Saoradh expressed anger at the actions and called for a political response.
“The great and the good regularly harp on about current revolutionaries ‘living in the past’ and call for people to ‘move on’,” they said.
“Yet here we are faced with elite undercover British units once again terrorising people in South Armagh, issuing sinister threats, pointing rifles at them and in the first incident even kidnapped a young man at gunpoint.
“The reappearance of these sinister units across the six-counties is a worrying development. It is a growing trend for them to target Republicans in this fashion in Tyrone and Derry, now they are active in South Armagh. The silence is deafening.”
>>>>>> Dedicated police office for spying on “troublemakers”
A Stasi-like unit within the PSNI monitored journalists’ and lawyers’ communications on a dedicated computer system to prevent details of the spying operation becoming public, a former top PSNI boss has admitted.
Details of the scandal came to light earlier this year through the London-based Investigatory Powers Tribunal (IPT), which is examining allegations that two investigative journalists, Barry McCaffrey and Trevor Birney, were subjected to unlawful surveillance.
The IPT looks at complaints from people who believe they have been the victim of unlawful covert interference.
It has emerged that the PSNI has made more than 800 searches for details of the communications data of journalists and lawyers.
Alan McQuillan, who left the PSNI in 2003, said there should be a public inquiry. He described the PSNI behaviour as “completely wrong and completely unethical”.
Mr McQuillan told the BBC that he had been informed the practice of operating a separate snooping office carried on for several years from about 2011.
“This is so bad, so awful, there needs to be a public inquiry,” he said. Hundreds of phones were being monitored by the unit, which “operated from a separate office with its own laptop, completely outside other force computer systems”.
“In theory this should have been focusing on misconduct by police officers and allegations some officers were leaking information to journalists,” Mr McQuillan said.
“But it then began to spread out into monitoring the phones of journalists and lawyers,” he said.
Sinn Féin Assembly member Gerry Kelly, who sits on the Policing Board, said Mr McQuillan’s comments were “deeply concerning.”
“Additional revelations about unlawful surveillance will cause more damage to the PSNI’s reputation if true. There is a growing view that a public inquiry is the only way to establish full truth.”
A leading human rights lawyer has also raised concerns over the scale of the PSNI surveillance operation.
Kevin Winters believes his firm may be on a list of “troublemaker” firms – the term has been used by the PSNI to describe journalists who have sought information about the force’s illegality and collusion.

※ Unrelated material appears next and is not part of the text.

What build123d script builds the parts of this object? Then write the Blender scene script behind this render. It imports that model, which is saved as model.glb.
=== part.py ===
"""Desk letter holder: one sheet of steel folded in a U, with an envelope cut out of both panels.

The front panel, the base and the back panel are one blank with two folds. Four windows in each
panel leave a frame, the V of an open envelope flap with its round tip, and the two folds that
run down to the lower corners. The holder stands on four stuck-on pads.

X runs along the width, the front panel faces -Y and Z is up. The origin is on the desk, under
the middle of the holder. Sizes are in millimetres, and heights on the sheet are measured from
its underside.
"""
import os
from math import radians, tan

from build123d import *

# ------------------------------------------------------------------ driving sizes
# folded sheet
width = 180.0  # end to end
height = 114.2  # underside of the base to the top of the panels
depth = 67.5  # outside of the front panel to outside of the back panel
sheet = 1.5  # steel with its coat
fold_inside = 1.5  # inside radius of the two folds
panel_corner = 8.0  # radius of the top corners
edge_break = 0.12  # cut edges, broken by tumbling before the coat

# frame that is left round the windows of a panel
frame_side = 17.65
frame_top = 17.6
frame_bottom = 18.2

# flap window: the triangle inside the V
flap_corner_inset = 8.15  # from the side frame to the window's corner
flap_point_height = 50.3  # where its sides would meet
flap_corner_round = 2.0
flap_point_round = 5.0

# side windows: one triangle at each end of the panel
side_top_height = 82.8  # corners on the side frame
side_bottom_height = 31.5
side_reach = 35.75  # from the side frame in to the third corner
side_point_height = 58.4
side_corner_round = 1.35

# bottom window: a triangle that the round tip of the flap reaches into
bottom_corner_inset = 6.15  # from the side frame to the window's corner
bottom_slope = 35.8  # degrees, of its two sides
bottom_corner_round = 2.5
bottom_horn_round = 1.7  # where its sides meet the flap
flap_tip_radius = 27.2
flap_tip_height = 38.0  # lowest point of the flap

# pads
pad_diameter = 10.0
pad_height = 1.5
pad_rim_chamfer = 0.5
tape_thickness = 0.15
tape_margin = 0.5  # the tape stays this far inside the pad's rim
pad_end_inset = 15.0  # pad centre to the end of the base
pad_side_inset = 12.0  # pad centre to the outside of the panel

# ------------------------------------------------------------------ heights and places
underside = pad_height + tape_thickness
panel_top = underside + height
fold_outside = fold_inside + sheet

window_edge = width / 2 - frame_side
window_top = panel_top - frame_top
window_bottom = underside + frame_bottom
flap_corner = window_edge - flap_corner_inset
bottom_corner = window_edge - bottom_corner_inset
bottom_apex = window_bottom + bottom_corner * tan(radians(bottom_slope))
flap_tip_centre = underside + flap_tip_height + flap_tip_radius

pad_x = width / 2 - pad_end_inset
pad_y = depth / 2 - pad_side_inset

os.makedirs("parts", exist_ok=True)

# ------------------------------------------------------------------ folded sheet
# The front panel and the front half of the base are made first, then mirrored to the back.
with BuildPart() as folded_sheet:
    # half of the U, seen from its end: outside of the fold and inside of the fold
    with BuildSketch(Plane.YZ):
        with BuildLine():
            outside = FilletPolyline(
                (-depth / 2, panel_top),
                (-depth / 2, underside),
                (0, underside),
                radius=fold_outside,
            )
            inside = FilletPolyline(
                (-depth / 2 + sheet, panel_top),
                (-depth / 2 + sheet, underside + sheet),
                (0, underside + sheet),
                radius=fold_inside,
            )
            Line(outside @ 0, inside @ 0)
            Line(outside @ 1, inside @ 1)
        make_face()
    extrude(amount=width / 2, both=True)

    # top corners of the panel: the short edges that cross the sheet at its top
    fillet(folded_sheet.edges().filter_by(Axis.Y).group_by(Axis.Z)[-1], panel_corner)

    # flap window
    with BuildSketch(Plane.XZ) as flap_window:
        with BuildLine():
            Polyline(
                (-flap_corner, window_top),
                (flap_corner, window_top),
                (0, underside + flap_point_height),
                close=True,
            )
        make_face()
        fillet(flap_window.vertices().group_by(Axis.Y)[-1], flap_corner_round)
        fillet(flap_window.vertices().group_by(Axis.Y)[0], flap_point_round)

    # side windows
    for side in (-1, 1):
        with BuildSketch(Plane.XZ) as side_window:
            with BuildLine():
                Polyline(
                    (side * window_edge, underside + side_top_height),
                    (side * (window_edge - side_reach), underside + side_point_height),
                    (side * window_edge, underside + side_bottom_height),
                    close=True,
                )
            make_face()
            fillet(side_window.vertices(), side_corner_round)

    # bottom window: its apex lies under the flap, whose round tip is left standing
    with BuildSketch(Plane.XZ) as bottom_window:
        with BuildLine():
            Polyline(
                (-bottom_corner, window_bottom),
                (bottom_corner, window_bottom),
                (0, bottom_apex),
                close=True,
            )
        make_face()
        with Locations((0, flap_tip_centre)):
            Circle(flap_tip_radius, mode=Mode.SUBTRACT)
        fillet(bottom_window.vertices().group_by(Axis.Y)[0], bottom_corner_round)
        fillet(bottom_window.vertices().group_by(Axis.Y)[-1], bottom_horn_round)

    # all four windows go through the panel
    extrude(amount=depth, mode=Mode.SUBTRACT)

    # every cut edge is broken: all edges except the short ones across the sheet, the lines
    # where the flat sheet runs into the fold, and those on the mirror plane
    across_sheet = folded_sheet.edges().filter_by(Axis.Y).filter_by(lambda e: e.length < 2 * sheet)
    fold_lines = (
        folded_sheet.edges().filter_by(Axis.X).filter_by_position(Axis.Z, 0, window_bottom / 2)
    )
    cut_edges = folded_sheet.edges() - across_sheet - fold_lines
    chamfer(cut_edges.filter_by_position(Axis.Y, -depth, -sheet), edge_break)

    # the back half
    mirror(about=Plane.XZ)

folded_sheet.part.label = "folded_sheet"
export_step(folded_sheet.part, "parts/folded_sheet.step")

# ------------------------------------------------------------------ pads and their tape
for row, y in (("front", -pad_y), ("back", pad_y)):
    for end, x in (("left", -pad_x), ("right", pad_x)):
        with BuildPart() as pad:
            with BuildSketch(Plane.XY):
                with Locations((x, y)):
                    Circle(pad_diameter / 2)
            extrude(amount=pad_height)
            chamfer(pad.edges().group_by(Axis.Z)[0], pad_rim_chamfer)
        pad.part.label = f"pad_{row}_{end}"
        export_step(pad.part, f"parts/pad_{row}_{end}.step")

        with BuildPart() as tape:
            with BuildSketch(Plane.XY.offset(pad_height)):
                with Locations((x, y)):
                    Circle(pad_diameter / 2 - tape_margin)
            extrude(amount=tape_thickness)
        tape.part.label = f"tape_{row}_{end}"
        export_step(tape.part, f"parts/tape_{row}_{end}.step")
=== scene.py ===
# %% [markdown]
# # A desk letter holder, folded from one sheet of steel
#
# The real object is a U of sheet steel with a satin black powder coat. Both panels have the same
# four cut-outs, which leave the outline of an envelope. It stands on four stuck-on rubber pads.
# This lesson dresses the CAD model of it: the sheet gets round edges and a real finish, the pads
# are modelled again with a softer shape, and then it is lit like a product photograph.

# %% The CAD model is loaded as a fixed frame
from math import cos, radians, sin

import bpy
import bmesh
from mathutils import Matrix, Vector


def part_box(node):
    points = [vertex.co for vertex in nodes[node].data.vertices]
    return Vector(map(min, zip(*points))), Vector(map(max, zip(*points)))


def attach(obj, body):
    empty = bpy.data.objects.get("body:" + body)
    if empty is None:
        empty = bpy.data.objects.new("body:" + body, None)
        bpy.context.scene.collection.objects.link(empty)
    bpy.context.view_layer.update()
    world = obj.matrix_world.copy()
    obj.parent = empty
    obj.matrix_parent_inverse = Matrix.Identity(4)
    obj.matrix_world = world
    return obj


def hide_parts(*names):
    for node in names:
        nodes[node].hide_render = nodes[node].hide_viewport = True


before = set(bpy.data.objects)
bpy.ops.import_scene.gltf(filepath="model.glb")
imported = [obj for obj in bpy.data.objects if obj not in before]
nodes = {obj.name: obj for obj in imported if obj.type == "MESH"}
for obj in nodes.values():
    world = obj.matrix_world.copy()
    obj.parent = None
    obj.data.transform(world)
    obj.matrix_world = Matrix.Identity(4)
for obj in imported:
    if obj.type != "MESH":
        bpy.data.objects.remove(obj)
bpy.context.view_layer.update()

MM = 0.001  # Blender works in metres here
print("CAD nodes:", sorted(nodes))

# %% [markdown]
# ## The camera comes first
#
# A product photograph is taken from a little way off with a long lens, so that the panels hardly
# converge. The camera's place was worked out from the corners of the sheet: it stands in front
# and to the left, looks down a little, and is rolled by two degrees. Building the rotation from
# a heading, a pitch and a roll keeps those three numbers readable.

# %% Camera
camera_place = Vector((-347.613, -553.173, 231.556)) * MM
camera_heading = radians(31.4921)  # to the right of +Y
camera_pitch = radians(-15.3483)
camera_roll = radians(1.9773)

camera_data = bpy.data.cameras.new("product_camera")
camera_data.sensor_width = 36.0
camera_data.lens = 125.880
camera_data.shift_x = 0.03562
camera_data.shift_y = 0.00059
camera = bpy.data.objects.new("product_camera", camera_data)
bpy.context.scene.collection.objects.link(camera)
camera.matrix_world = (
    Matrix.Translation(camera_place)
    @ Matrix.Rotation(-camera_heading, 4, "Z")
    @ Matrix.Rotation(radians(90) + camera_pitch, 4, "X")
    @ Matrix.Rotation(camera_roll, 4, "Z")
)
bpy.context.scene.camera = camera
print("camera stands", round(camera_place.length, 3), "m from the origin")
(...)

It is believed that informers have also been used to target journalists, law firms and non-governmental organisations.
Mr Winters said he has filed a complaint with the IPT in London, contacted the Policing Board and asked the PSNI if his legal practice has been the subject of any requests for covert surveillance and information gathering,
“I have always operated on the basis that a lot of our professional work has been listened to and observed,” he said.

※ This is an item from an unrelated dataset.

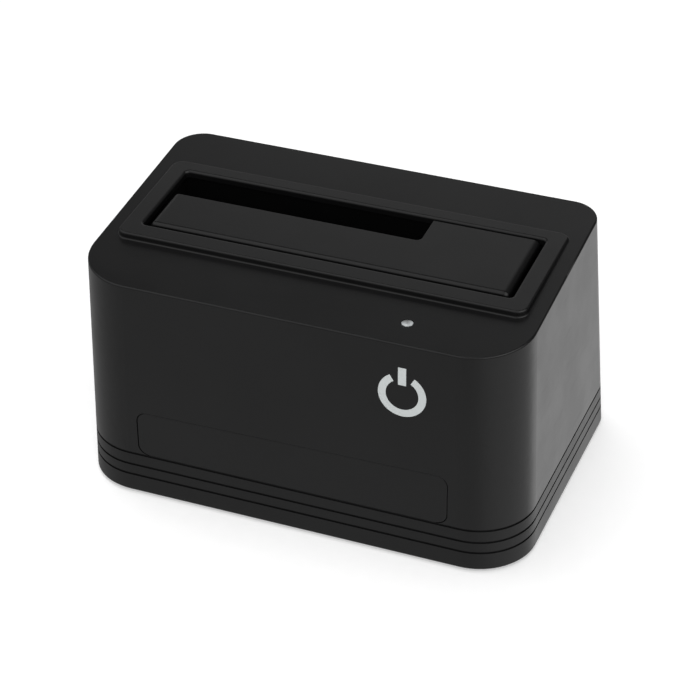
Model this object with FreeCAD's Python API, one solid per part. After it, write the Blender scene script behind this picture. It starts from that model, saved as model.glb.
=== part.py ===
import FreeCAD, Part
import math
import os

# A desktop docking station for a bare hard disk drive.
#
# A drive stands upright in the slot in the top. A sprung flap closes the slot around a smaller
# cut-out for a narrow drive, and folds down into the well when a wide drive is pushed in.
#
# Frame: X to the right, Y to the back, Z up. The origin is the centre of the base outline, at the
# surface that the feet stand on. Heights below are measured from the bottom edge of the body, and
# every piece is raised by FOOT_STAND as it is written out. All sizes are in millimetres.

V = FreeCAD.Vector
X_DIR = V(1, 0, 0)
Y_DIR = V(0, 1, 0)
Z_DIR = V(0, 0, 1)

# Building aids: how far a cutter runs past a face, how close two heights count as one, and the
# corner radius of a round ended outline as a share of its width
OVERRUN = 1.0
NEAR = 0.01
ROUND_END = 0.49

# Drives that the slot takes
DRIVE_WIDTH = 101.6
DRIVE_THICKNESS = 26.1
SMALL_DRIVE_WIDTH = 69.85
SMALL_DRIVE_THICKNESS = 9.5

# Slot in the top, and the narrow drive's cut-out in its flap
SLOT_SIDE_CLEARANCE = 1.45
SLOT_DEPTH_CLEARANCE = 2.5
SLOT_CORNER_RADIUS = 1.2
SLOT_EDGE_ROUND = 0.8
CUTOUT_WIDTH_CLEARANCE = 3.25
CUTOUT_DEPTH_CLEARANCE = 1.85
CUTOUT_CORNER_RADIUS = 1.5

# Raised platform round the slot
PLATFORM_SIDE_MARGIN = 5.35
PLATFORM_FRONT_MARGIN = 5.7
PLATFORM_BACK_MARGIN = 4.7
PLATFORM_FRONT_STEP = 1.85
PLATFORM_BACK_STEP = 0.65
PLATFORM_CORNER_RADIUS = 3.0
PLATFORM_EDGE_ROUND = 0.6
PLATFORM_FOOT_ROUND = 0.45
PLATFORM_WALL = 1.2
PLATFORM_SKIN = 2.0

# Body: the front face is upright, the sides draft in and the back leans forward
BODY_SIDE_MARGIN = 6.4
BODY_FRONT_MARGIN = 25.7
BODY_BACK_MARGIN = 30.9
FRONT_HEIGHT = 66.75
TOP_SLOPE_DEGREES = 4.0
DRAFT_HEIGHT = 72.0
SIDE_DRAFT = 2.0
BACK_LEAN = 10.0
FRONT_CORNER_RADIUS = 16.0
FRONT_CORNER_GROWTH = 0.3
BACK_CORNER_RADIUS = 9.0
BACK_CORNER_GROWTH = -0.7
WALL = 2.2
TOP_WALL = 2.4
FLOOR = 2.2
TOP_EDGE_ROUND = 0.5
BOTTOM_EDGE_CHAMFER = 0.5

# Grooves round the base: the upper one is the joint between housing and tray, where the
# housing stands on a shoulder of the tray
GROOVE_WIDTH = 0.7
GROOVE_DEPTH = 0.4
LOWER_GROOVE_Z = 5.7
MIDDLE_GROOVE_Z = 9.1
PARTING_Z = 12.9
TONGUE_THICKNESS = 1.0
TONGUE_HEIGHT = 2.4
TONGUE_GAP = 0.15
TONGUE_END_GAP = 1.0

# Blank panel in the front: its top edge falls a little towards the left
PANEL_WIDTH = 88.8
PANEL_HEIGHT = 15.2
PANEL_TOP_FALL = 1.5
PANEL_CORNER_RADIUS = 3.0
PANEL_EDGE_ROUND = 0.25
PANEL_THICKNESS = 1.5
PANEL_GAP = 0.1
PANEL_END_GAP = 0.2
PANEL_BACKING = 1.4
PANEL_WINDOW_MARGIN = 3.2
PANEL_HOOK_WIDTH = 6.0
PANEL_HOOK_THICKNESS = 1.2
PANEL_HOOK_LIP = 0.8
PANEL_HOOK_SPACING = 56.0

# Generic power symbol, let into the front face
SYMBOL_X = 31.9
SYMBOL_Z = 51.5
SYMBOL_OUTER_RADIUS = 6.55
SYMBOL_INNER_RADIUS = 4.45
SYMBOL_GAP_HALF_ANGLE = 31.0
SYMBOL_BAR_WIDTH = 2.2
SYMBOL_BAR_BOTTOM = 3.0
SYMBOL_BAR_TOP = 8.3
INLAY_DEPTH = 0.4
INLAY_GAP = 0.04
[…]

“It’s been a way of life for years here. The latest revelations serve to confirm that heightened if unnatural state of awareness.”
Mr Winters said the surveillance could be viewed as part of a wider agenda.
“I see this unnerving evidence of systemic intrusion challenging lawyers and others as the latest outworkings of a campaign of state vilification of the integrity of work undertaken to protect human rights,” he said.
“It’s a depressing reminder that a lot of our work collectively has always been viewed with suspicion and scepticism.”
The senior lawyer said the “easiest way to dispel much of the suspicion around these issues is to have a process of accountability”.
“Anything less than a public inquiry will only fall way short of expectations,” he added.